The biggest difference I notice isn’t actually in the conference room, though. It’s in the parking lot first thing in the morning. The run of the mill line employees start showing up at 6:00, maybe 6:30, basically as early as whoever they report to will allow them to come in. The flood gates open between 7:00 and 8:00. While the cubicles fill, I’ve noticed the reserved “executive” parking spots directly in front of the building remain almost consistently unoccupied until 8:30 or maybe 9:00. 

I’m not in any way assuming that means the people whose cars occupy those spaces are lazing about in bed while a weary workforce struggles into the office. It’s just that they are thinking and operating differently. For me, and I assume most of the rest of the masses, the operational intent is to start the day as early as possible, let 8.5 hours elapse, and then get the hell home as expeditiously as possible. 

The seniors, either by choice or necessity, start their days later and inevitably end up ending them later – much later in many cases. They’re the ones who wonder why people rolls their eyes when they mention scheduling a 6pm meeting or why their workforce doesn’t want to participate in evening or “non-duty hours” social events. Again, I can only speculate that because they don’t see the cars in the parking lot at 6:30 AM, they feel slightly betrayed that theirs are the only ones left in it at 6:30 PM.

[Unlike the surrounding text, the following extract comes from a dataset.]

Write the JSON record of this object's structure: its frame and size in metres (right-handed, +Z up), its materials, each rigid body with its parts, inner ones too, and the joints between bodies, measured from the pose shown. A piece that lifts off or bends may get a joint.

One on one, outside of the cubicle hell that we inhabit, senior leaders are probably decent enough people with their own interests and personalities. Their lofty position in the c-suite gives them a necessarily different perspective. On a day to day basis, though, my assessment is that we are simply two very different creatures, with distinctly different motivations, who just happen to be residing under the same roof for about a third of every weekday.